Is it ethical to cover one murder over another based on the location or student involved? I think so. And I know that sounds pretty disheartening, but when it comes to national or international news coverage, you have to think about the story and whether or not it's compelling enough to publicize on such a great scale. If every news station and newspaper were to cover every murder in the U.S., our papers and TV news would be full of epilogues. If a murder of anyone takes place, usually the city's local paper or broadcast network will cover the story, but it's when a story like Le's (a young girl who stayed out of trouble to be married only days after she was murdered and with little to no evidence) becomes a bigger deal. It's all about circumstance.

caitlindee said...

not epilogues *eulogies (woops)

stephanie said...

http://www.cnn.com/2009/CRIME/09/16/texas.art.student.slain/index.html?iref=newssearch

A Texas art student was 'slain' only a few days after Le but was 'under the media radar' as CNN explained in the story above. I agree with Caitlin and the fact the story has to be alluring enough for the public to stay engaged but I do feel the story perhaps is being covered too much (in comparison to other murders across the country or other ground-breaking news like the terrorist arrest in Colorado). I would not go as far to say that it is unethical for the media to focus on one murder based on location but it is indeed almost disappointing that many of my friends know a lot about the Le death but not about other newsworthy stories at the present moment.

Lauren said...

I think this story received so much attention because it was not only tragic, but sounds kind of like a lifetime movie. Annie was a student at a prestigious University, she was supposed to get married the day before she disappeared, she was thought to be a run-away bride, but instead it turns out she was murdered. What also provokes the media to keep talking about it is that they still haven't determined who is responsible for her death. Is it ethical to cover her murder more so than any other murder? No. I just think the circumstances in Annie's case are extraordinarily strange... which attracts attention.

Brian Brause said...

I agree with everyone that this story seems pretty alluring to the media, especially given that she was a young innocent girl and about to be wed. I think some murders may get overlooked in other places, but its important to remember how much press coverage Virginia Tech got a few years ago. Of course that was a much bigger deal: open shooter on campus, but I think it does depend on the incident that happens. The closer you are to an event, the more press you are probably going to hear. It's hard to judge whether more stories should get more coverage or not and whether its an ethical issue. It is acceptable to the public to hear about a murder for a few weeks, so this event does not seem to be crossing any ethical boundaries. You can hear about missing people or local murders every night on the local news, but they generally don't get a large amount (if any) national coverage. Again it really depends on what happened.

Melissa said...

I think it's not just the high profile of Yale, but the fact that America gravitates towards grizzly murders. Didn't they find her stashed in a wall or something? There's something terrifying about it. The media thrives on it. It's like a real life episode of Law and Order. I would guess the reason people care so much about Yale is what has already been stated -- it's a historic and prestigious university with a legacy and reputation. People care about scandals at places they've heard of more than places they haven't, I think. On the subject of ethics, is it right to sensationalize any murder? This case is so high profile that we have turned it into a real life made for TV movie just like Lauren suggested. Is all the press really so necessary?

Chloe said...

I don't think it is unethical to raise so much publicity toward a death that occurs at an Ivy league institution over another University. Location is part of the story's appeal. Yale is held on such a high pedestal so no one expects gruesome murders to occur there. It's like if two girls were to be murdered in the same way and one of those girls was at Disneyland while the other was at Six Flags Marine World. I think it would be more scandalous and news worthy to cover the Disneyland murder because it is more pure and less trashy than Marine world. So In the case of this college murder, Yale is Disneyland and other less prestigious universities would be Six Flags. Speaking of colleges, there was this hilarious article in GQ last month on the 20 most obnoxious colleges. I sadly could not find it published online.

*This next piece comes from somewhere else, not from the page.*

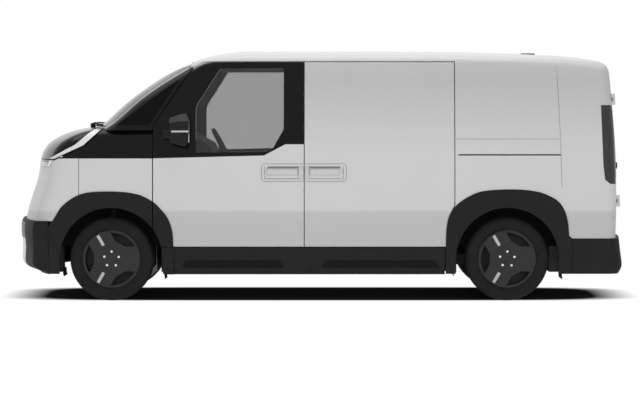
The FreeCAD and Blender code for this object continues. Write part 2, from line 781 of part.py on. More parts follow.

....J.Michael Robertson said...

I like your comments about how many details contribute to the story's legs, from the initial absence of a body to the impending marriage to the fact the East Coast media elite are snobs when it comes to the Ivy League. I certainly think the proximity of Yale to NYC, still the news media center of the country, has something to do with the attention the press gave the murder.

I'll add one thing. Some of you have noted how other murders occuring at more or less the same time have gone uncovered nationally. That really is a signficant ethical dimension: Who is ignored in the news? Somewhere in my files I have a year-end story from the Oakland Tribune (or maybe the old Examiner?) summing up its year-end homicide coverage. The paper vowed to cover every killing in Oakland (or SF) during the calendar year. Since so many murders happen in poorer minority communities, many are reduced to a single line in a roundup and sometimes ignored altogether. That's the real ethical challenge, paying attention to communities other than those that reflect the lives of middle-class news consumers, the kind advertisers are so eager to reach.

....J.Michael Robertson said...

One thing I have to add and will bring up in class, I hope. *She wasn't a blonde white woman.* The news media's obsession with young blonde white women, either murdered or abducted, has been widely noted. I'm not saying the news media made a conscious effort this time to extend its prurient curiosity to a young woman of color. But it's a fact that there has been a pernicious hierarchy when it comes to deciding whose tragic death is news and whose isn't.

Meghan said...

You make a good point, Chloe.. And I like your theme park metaphor!

Jacqueline Williams said...

I agree with Caitlin and just because she was a student at an Ivy League does not make murder more notable than others.
However, what does make it more newsworthy than other cases, is the way in which it was done and the details surrounding the case.I think that any story that involves a young college woman who is about to be married and is violently murdered by someone who may or may not have had a relationship with her or may have been obsessive over her in some way draws the attention of the public.